Thank You GilesP - this is indeed something to think about. And forgive me, because now I can see that this is what you have already commented on in this thread, but I didn’t really get it until now.

It’s my intention to store a backup drive off site to recover from in case of disaster. I plan to keep it in the Safe Deposit Box at my bank, and swap it with the local one every month or so. I realize that a cloud service could host another instance of urbackup, and I think that would be really elegant, but such a service is a little pricey for me.

So I have a server with an internal drive performing backups. I also have the two additional external drives that I can connect with a USB dock. I intended to rotate those two every month or so and sync the primary backup drive to each of those. I thought that syncing was a better approach because most of my clients are not powered on most of the time. When they get used, they backup then. If the USB drive is also mostly offline, then just powering it up will not have a good overlap where backups could happen. That’s what drove me to seek a solution where I could clone the backup drive on demand.

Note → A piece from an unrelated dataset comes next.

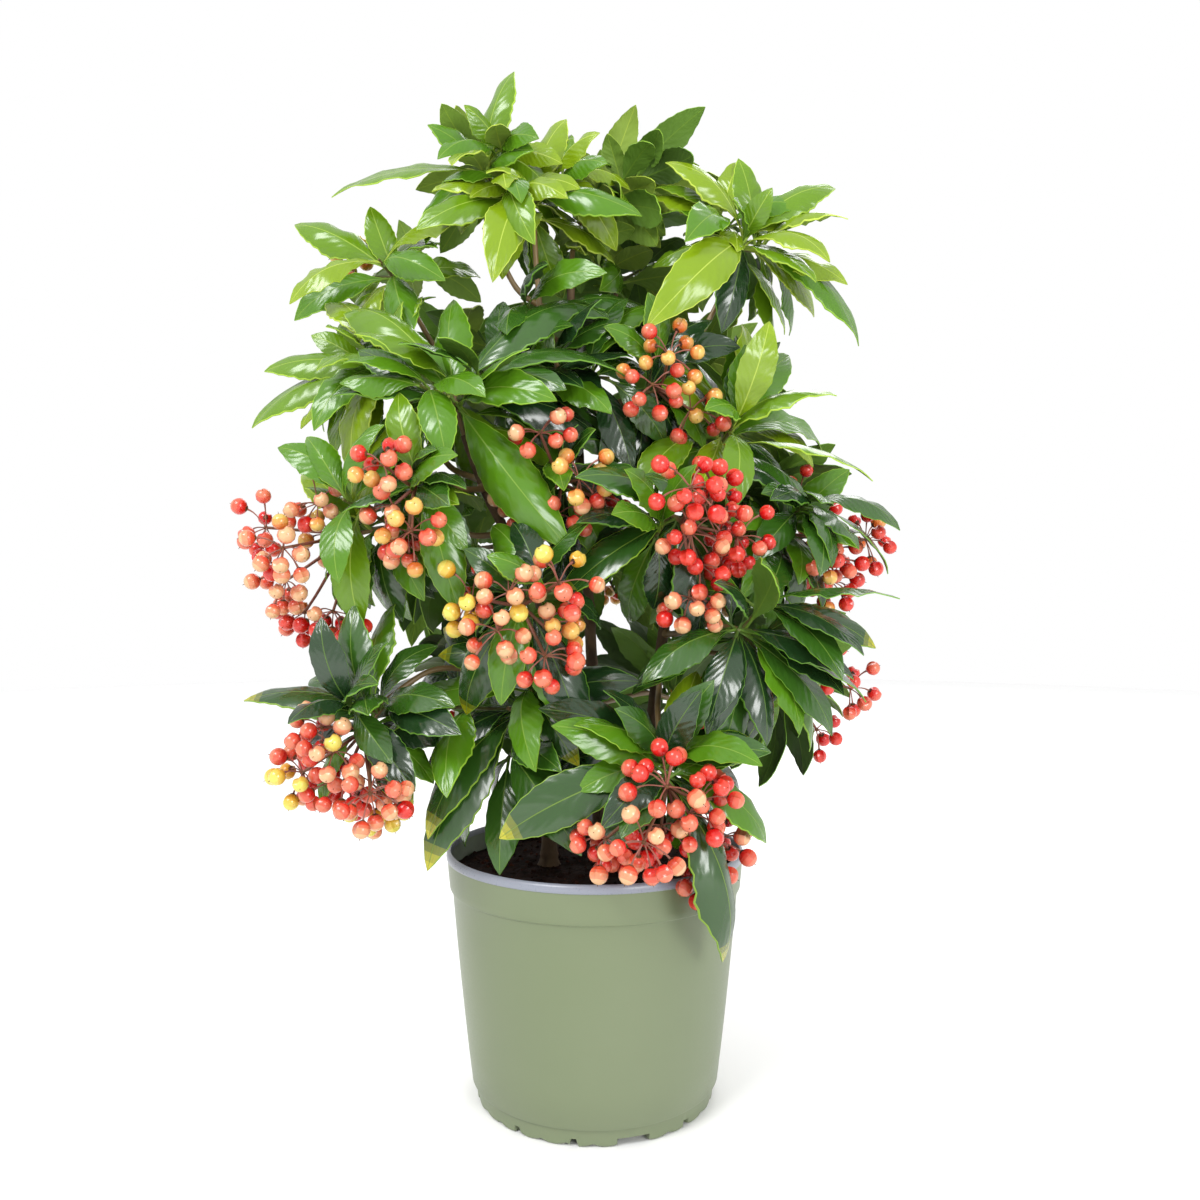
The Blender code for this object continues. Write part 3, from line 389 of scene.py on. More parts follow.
SHOOTS: tuple[Shoot, ...] = (
    Shoot("crown_left", "left", None, None, (240, 80), 20, 12, 52,
          ((-55, -20, 349), (-103, -48, 297), (12, -32, 313), (-16, -62, 293), (-3, -12, 347),
           (-12, -58, 236), (6, -18, 286), (-109, -8, 342), (-102, -32, 251), (-33, 0, 333))),
    Shoot("crown_far_left", "left", 266, (-84, -14, 308), (170, 55), 12, 8, 50,
          ((-142, -15, 316), (-150, -25, 294), (-117, -38, 283), (-101, -36, 267),
           (-120, 10, 350))),
    Shoot("crown_peak", "centre", 345, (-48, 8, 398), (120, 80), 14, 10, 46,
          ((-37, 4, 451), (-71, -8, 422), (-117, 0, 395), (-87, -14, 376), (-16, 20, 422))),
    Shoot("crown_top_left", "centre", 330, (-27, 2, 378), (200, 82), 18, 14, 46,
          ((-14, 10, 433), (8, 6, 426), (-69, -14, 393), (-73, -26, 370), (-46, -38, 351),
           (18, -22, 380), (-14, -30, 358))),
    Shoot("crown_top_right", "centre", None, None, (12, 12), 54, 3, 46,
          ((24, 62, 408), (10, -16, 386), (-6, 46, 424), (30, -14, 380), (50, 56, 404),
           (18, 18, 441), (40, 42, 440), (60, 34, 424), (56, 18, 434), (44, -8, 408),
           (69, 4, 392))),
    Shoot("crown_top_back", "centre", 322, (10, 56, 366), (80, 60), 16, 15, 54),
    Shoot("crown_right_high", "centre", 300, (62, -2, 364), (40, 65), 14, 10, 50,
          ((106, 0, 398), (92, -28, 349), (119, -6, 331), (110, 12, 350), (24, -38, 329),
           (56, -12, 332), (23, -4, 411), (44, 24, 432))),
    Shoot("crown_left_high", "centre", 292, (-86, 10, 352), (160, 60), 15, 12, 48,
          ((-101, 6, 391), (-109, -14, 323), (-136, 4, 344), (-137, 12, 387), (-79, -16, 327),
           (-74, 36, 388)), 1, 6, 30),
    Shoot("crown_right", "right", None, None, (50, 78), 18, 12, 54,
          ((69, 2, 338), (104, -14, 309), (116, -28, 268), (20, 12, 337), (33, -10, 331),
           (71, -34, 259), (43, -32, 260), (92, 30, 332))),
    Shoot("crown_middle", "centre", 314, None, (250, 35), 26, 16, 54),
    Shoot("crown_back_left", "centre", 275, (-50, 58, 316), (125, 55), 16, 14, 58),
    Shoot("crown_back_right", "centre", 262, (50, 56, 300), (55, 55), 16, 14, 58),
    Shoot("spray_left", "left", 244, (-76, -20, 248), (190, -14), 22, 8, 46,
          ((-90, -14, 210), (-82, -20, 205), (-127, -10, 270)), 7, 9, 62, 30),
    Shoot("spray_left_low", "left", 184, (-84, -36, 174), (215, -50), 12, 8, 52,
          ((-139, -46, 176), (-82, -24, 214), (-96, -50, 212), (-74, -40, 130)), 8, 10, 68, 26),
    Shoot("spray_front_low", "right", 182, (26, -50, 156), (280, -52), 14, 3, 50,
          ((-37, -62, 125), (41, -44, 187), (68, -54, 121), (54, -64, 77)), 9, 9, 76, 26),
    Shoot("spray_front", "left", 226, (-26, -42, 218), (262, -22), 14, 8, 48,
          ((-36, -64, 176), (-3, -60, 160), (-58, -40, 170)), 6, 8, 80, 22),
    Shoot("spray_centre", "centre", 262, (-12, -18, 268), (262, -24), 12, 10, 46,
          ((-45, -44, 212), (6, -34, 230)), 5, 8, 78, 21),
    Shoot("spray_centre_right", "right", 240, (28, -30, 252), (300, -24), 14, 8, 48,
          ((42, -40, 198), (-14, -50, 216)), 8, 9, 74, 22),
    Shoot("spray_right", "right", 232, (72, 2, 246), (350, -10), 14, 8, 50,
          ((113, -14, 238), (96, -24, 212), (93, 10, 204)), 6, 9, 52, 27),
    Shoot("spray_under_left", "left", 262, (-64, -44, 262), (235, -20), 10, 5, 46,
          ((-53, -56, 211), (-98, -56, 250)), 4, 8, 66, 20),
    Shoot("spray_under_right", "right", 256, (64, 24, 264), (30, 0), 12, 8, 50,
          ((118, 20, 274),), 3, 7, 60, 24),
    Shoot("spray_upper_centre", "centre", 288, (16, -2, 304), (330, 8), 12, 8, 48,
          ((20, 4, 348), (40, -20, 328)), 4, 8, 84, 26),
    Shoot("spray_right_low", "right", 192, (68, 26, 188), (12, -12), 14, 9, 56,
          ((76, 10, 130), (97, 20, 134), (123, 40, 170)), 4, 7, 56, 28),
    Shoot("spray_back_left", "left", 234, (-56, 52, 240), (140, -6), 16, 8, 58, (), 3, 8),
    Shoot("spray_back", "centre", 228, (2, 74, 236), (90, -6), 16, 8, 58, (), 3, 8),
    Shoot("spray_back_right", "right", 218, (58, 60, 228), (48, -6), 16, 8, 58, (), 3, 8),
    Shoot("spray_back_low_left", "centre", 176, (-48, 62, 172), (130, -20), 14, 9, 60, (), 3, 8),
    Shoot("spray_back_low_right", "centre", 166, (38, 70, 164), (62, -20), 14, 7, 60, (), 3, 8),
    Shoot("skirt_left", "left", 168, None, (232, 12), 24, 12, 62,
          ((-67, -46, 121), (-76, -52, 108), (-24, -44, 137), (-66, -20, 112), (-12, -44, 160))),
    Shoot("skirt_right", "right", 200, (52, -28, 204), (330, -10), 14, 12, 60,
          ((4, -52, 202), (69, -50, 158), (55, -50, 148), (41, -56, 162), (92, -24, 152),
           (20, -46, 150), (95, 0, 165))),
)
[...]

But I think I get your point too - instead of trying to sync the data from the server’s internal drive to one of the external drives, I could use another instance of urbackup on my server (or even some other computer on my network) to perform a parallel backup to the drives that I rotate. Each drive would have its own instance of urbackup. It would duplicate LAN traffic and client activity, and I would have to leave the second drive online all the time, but I think that this could work.

Thanks again, I will look into how to set up multiple urbackup servers on the same LAN, and also it might be interesting to use qemu on the server so that when it sees the USB disk attached, it boots that instance of urbackup right off that drive. If I have to recover from a disaster, I only need to boot from that drive on some new system.